Data to process –
--- start ---
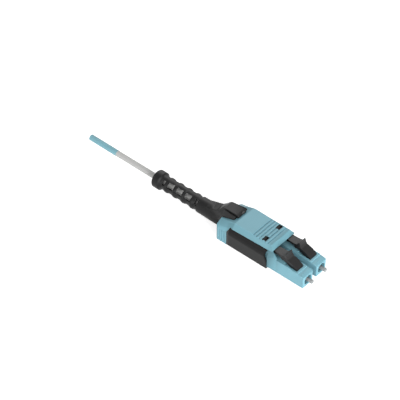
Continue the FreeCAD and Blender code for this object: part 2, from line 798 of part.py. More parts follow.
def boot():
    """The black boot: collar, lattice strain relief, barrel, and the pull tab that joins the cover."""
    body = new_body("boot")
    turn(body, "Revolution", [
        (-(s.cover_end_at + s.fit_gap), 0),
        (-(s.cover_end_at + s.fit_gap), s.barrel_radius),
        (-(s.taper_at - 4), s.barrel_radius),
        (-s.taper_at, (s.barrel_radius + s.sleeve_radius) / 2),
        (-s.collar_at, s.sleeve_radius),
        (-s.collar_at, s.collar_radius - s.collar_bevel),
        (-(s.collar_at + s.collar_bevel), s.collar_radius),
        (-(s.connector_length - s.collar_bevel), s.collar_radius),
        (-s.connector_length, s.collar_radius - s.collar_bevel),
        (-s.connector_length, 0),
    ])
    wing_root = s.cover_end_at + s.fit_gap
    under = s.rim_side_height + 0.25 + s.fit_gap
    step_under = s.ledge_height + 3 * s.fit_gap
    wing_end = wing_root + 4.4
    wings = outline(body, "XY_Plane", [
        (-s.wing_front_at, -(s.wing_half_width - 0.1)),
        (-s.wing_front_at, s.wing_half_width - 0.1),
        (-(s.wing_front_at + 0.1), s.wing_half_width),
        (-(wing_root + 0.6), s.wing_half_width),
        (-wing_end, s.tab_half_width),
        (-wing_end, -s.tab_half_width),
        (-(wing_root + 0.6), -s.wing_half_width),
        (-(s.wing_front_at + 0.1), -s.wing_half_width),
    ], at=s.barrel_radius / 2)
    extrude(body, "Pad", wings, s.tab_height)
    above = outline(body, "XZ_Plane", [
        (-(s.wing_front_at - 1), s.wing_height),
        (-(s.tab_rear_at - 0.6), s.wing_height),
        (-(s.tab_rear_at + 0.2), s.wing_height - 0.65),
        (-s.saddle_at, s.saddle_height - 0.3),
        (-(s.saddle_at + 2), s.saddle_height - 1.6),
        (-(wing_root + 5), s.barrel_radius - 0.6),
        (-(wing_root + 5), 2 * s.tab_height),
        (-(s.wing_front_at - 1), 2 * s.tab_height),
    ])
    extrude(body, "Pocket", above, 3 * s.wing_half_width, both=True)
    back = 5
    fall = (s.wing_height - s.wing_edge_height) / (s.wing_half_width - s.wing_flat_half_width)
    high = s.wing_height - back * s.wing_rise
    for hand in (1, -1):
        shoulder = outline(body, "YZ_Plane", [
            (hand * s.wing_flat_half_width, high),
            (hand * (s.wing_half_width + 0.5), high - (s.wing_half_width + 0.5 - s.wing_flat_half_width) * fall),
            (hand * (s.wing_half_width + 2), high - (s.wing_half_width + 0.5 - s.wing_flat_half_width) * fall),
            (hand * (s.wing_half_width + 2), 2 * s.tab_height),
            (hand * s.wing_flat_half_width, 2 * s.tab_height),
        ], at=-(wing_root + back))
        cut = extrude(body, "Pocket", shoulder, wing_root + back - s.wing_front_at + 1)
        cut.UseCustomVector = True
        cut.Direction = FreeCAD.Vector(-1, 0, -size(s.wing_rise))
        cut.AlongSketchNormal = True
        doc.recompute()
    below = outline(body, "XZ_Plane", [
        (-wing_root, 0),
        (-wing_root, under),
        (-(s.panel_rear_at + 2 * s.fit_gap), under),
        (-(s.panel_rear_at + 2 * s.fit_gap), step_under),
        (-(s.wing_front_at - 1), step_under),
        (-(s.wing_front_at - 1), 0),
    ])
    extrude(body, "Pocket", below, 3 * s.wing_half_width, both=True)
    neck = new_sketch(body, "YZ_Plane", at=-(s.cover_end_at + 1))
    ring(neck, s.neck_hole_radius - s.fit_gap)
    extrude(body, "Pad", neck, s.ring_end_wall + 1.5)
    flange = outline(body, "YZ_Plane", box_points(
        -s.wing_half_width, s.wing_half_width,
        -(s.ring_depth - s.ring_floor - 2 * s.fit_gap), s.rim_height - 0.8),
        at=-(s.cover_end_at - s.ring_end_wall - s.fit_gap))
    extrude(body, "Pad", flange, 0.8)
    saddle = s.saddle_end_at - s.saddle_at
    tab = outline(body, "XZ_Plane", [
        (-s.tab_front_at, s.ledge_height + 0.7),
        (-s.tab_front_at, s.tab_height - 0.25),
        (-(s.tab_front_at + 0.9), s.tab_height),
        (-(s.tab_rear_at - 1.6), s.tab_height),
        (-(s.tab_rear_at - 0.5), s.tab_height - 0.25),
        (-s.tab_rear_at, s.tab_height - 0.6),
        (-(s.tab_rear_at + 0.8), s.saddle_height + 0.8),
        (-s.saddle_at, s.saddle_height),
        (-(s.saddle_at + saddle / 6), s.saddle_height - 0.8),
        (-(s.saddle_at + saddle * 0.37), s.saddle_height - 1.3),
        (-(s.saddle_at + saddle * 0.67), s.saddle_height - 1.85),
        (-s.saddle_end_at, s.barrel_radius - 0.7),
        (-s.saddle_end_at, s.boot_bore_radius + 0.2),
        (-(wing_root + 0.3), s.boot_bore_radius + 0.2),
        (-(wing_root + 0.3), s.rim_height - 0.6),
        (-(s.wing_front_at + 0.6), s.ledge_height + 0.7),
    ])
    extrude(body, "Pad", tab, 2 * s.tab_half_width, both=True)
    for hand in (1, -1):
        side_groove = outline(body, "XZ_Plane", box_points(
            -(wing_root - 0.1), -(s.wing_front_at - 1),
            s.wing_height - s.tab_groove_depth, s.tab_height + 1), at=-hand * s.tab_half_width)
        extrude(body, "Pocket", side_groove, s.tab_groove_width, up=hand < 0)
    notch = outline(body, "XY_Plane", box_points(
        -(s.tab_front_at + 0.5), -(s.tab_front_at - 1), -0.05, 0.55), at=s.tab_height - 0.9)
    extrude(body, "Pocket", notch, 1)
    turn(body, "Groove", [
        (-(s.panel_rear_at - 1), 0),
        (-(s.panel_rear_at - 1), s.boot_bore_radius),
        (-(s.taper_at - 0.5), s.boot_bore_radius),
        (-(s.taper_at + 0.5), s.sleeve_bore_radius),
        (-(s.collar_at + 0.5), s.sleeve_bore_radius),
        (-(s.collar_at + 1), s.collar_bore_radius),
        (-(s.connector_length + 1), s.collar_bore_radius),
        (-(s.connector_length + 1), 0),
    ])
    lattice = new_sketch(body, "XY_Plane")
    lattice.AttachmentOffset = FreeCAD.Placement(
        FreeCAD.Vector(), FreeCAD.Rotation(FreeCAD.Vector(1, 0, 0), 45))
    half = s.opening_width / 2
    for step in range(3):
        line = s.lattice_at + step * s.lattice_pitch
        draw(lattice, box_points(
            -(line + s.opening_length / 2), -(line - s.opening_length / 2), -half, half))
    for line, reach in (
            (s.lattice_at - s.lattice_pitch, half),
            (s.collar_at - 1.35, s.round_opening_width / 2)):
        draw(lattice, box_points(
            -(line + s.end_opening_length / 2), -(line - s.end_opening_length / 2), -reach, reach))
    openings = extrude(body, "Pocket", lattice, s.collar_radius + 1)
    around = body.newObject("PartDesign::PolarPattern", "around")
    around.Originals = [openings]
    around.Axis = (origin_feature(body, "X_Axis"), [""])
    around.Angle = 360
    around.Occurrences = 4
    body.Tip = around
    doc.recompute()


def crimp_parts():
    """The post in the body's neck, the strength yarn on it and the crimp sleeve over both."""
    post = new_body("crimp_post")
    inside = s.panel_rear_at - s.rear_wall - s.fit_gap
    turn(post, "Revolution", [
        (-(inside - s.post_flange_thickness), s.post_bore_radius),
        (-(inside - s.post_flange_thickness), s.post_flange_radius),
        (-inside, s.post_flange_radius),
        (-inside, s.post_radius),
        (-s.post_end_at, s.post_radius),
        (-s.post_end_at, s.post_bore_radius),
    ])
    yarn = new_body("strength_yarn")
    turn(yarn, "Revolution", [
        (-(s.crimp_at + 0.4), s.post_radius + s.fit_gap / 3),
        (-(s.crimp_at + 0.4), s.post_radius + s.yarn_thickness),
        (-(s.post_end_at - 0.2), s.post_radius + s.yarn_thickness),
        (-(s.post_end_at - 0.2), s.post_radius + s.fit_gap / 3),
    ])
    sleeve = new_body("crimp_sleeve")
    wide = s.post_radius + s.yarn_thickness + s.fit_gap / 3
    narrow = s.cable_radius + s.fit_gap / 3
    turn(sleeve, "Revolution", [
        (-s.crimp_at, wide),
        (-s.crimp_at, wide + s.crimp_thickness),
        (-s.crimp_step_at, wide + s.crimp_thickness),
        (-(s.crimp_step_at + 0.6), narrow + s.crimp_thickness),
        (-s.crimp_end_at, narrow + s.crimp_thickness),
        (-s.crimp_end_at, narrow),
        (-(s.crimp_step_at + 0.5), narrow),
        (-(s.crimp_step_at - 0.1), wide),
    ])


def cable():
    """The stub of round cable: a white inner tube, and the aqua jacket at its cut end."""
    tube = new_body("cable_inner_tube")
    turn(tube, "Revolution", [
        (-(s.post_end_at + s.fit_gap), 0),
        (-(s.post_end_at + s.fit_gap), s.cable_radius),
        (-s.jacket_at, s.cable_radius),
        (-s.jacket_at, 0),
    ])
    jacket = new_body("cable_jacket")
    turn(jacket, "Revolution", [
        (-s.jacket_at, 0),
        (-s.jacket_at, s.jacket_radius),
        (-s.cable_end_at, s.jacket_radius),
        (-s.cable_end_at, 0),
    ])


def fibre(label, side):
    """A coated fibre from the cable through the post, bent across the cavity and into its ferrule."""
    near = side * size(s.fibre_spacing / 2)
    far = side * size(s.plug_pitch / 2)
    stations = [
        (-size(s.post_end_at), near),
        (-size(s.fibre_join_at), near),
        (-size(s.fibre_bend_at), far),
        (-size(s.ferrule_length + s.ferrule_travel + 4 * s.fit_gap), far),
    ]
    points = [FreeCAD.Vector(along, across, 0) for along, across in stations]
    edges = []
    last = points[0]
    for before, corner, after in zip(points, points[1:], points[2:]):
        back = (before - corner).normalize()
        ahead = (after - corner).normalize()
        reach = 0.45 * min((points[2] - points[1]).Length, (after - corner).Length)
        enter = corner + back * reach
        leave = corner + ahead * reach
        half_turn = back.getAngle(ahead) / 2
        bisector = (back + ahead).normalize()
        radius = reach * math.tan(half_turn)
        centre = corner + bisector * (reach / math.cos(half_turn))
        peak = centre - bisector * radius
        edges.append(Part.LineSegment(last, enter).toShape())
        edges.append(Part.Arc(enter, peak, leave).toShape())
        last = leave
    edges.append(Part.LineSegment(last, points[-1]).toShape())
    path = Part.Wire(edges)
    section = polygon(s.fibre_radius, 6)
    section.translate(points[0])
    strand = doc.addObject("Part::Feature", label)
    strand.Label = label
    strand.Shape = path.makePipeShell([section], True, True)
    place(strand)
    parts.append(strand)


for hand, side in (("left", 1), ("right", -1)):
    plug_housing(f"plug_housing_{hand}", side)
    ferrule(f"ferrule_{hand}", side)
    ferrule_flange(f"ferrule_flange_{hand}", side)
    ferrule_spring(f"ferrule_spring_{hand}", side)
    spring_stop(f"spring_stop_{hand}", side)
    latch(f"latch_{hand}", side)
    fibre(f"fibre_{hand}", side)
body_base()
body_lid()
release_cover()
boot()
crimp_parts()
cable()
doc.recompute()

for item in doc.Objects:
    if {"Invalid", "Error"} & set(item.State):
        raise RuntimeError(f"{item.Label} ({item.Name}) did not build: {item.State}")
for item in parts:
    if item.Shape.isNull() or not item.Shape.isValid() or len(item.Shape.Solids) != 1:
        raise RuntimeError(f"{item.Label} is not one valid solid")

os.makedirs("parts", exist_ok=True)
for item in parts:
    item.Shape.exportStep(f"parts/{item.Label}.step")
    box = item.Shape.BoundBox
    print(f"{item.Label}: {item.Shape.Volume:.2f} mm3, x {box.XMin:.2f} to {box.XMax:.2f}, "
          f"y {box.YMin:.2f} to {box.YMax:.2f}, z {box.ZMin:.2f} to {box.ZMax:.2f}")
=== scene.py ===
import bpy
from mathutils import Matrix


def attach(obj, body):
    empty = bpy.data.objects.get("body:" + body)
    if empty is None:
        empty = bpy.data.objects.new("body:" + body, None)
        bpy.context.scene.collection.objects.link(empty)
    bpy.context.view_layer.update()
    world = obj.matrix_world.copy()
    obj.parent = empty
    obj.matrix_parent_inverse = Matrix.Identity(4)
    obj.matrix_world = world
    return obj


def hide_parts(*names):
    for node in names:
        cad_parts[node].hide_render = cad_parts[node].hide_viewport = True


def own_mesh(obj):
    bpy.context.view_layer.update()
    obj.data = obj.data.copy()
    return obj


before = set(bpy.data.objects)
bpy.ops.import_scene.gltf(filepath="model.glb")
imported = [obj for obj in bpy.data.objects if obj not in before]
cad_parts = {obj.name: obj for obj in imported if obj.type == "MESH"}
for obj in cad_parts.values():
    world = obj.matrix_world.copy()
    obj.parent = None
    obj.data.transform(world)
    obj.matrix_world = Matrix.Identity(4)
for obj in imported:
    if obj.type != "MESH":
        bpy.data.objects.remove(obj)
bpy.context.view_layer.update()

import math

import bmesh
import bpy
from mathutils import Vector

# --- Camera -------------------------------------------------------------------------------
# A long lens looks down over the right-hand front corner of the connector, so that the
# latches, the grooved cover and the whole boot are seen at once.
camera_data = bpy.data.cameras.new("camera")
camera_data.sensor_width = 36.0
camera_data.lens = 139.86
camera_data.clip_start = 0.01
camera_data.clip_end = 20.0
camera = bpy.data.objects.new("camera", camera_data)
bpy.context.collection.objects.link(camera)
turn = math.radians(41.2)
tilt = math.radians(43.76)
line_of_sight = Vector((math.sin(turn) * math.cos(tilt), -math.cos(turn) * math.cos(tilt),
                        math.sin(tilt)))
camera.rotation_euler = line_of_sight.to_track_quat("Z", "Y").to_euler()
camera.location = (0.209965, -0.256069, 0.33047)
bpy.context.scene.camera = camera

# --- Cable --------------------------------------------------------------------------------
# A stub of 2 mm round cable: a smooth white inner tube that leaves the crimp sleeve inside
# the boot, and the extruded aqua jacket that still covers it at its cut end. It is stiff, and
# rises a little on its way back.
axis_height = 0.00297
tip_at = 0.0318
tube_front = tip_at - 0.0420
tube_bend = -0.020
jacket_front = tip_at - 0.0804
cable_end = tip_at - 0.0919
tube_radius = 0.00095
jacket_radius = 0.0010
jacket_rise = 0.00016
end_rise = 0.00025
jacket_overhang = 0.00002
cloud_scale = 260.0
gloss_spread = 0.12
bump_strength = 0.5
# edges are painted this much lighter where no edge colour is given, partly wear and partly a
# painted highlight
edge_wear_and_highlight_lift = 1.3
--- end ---
--- start ---
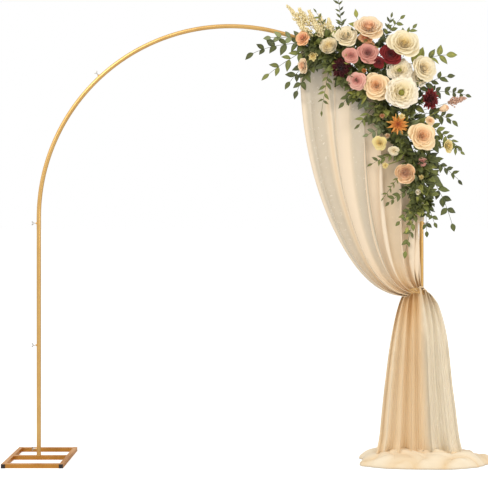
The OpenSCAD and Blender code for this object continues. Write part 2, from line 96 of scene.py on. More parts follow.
--- end ---
--- start ---
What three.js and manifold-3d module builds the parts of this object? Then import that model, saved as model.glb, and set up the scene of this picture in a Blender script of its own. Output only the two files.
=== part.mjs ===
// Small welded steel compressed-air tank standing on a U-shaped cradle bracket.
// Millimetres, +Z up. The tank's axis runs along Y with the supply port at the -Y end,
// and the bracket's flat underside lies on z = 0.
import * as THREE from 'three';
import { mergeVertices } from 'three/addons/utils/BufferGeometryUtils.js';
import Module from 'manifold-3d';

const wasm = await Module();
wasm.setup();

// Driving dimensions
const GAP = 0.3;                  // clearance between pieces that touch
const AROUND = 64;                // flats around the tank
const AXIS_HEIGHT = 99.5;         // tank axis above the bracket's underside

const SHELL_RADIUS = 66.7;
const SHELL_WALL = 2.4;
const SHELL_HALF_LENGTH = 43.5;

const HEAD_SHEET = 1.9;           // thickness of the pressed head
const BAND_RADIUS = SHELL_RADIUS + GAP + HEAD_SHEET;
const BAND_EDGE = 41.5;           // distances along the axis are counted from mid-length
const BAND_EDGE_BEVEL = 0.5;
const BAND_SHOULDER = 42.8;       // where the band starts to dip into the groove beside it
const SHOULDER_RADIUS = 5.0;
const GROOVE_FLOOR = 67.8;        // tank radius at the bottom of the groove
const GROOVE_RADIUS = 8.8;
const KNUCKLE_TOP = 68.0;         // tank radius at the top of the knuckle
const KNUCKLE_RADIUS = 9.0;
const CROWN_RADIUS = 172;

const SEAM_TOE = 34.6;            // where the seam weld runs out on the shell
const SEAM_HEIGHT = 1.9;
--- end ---
Given request –
In the listing above, find the line with "parts.append(strand)" and the line with "obj.data = obj.data.copy()". Output those two lines and every line between them, exactly as written.

Final result –
    parts.append(strand)


for hand, side in (("left", 1), ("right", -1)):
    plug_housing(f"plug_housing_{hand}", side)
    ferrule(f"ferrule_{hand}", side)
    ferrule_flange(f"ferrule_flange_{hand}", side)
    ferrule_spring(f"ferrule_spring_{hand}", side)
    spring_stop(f"spring_stop_{hand}", side)
    latch(f"latch_{hand}", side)
    fibre(f"fibre_{hand}", side)
body_base()
body_lid()
release_cover()
boot()
crimp_parts()
cable()
doc.recompute()

for item in doc.Objects:
    if {"Invalid", "Error"} & set(item.State):
        raise RuntimeError(f"{item.Label} ({item.Name}) did not build: {item.State}")
for item in parts:
    if item.Shape.isNull() or not item.Shape.isValid() or len(item.Shape.Solids) != 1:
        raise RuntimeError(f"{item.Label} is not one valid solid")

os.makedirs("parts", exist_ok=True)
for item in parts:
    item.Shape.exportStep(f"parts/{item.Label}.step")
    box = item.Shape.BoundBox
    print(f"{item.Label}: {item.Shape.Volume:.2f} mm3, x {box.XMin:.2f} to {box.XMax:.2f}, "
          f"y {box.YMin:.2f} to {box.YMax:.2f}, z {box.ZMin:.2f} to {box.ZMax:.2f}")
=== scene.py ===
import bpy
from mathutils import Matrix


def attach(obj, body):
    empty = bpy.data.objects.get("body:" + body)
    if empty is None:
        empty = bpy.data.objects.new("body:" + body, None)
        bpy.context.scene.collection.objects.link(empty)
    bpy.context.view_layer.update()
    world = obj.matrix_world.copy()
    obj.parent = empty
    obj.matrix_parent_inverse = Matrix.Identity(4)
    obj.matrix_world = world
    return obj


def hide_parts(*names):
    for node in names:
        cad_parts[node].hide_render = cad_parts[node].hide_viewport = True


def own_mesh(obj):
    bpy.context.view_layer.update()
    obj.data = obj.data.copy()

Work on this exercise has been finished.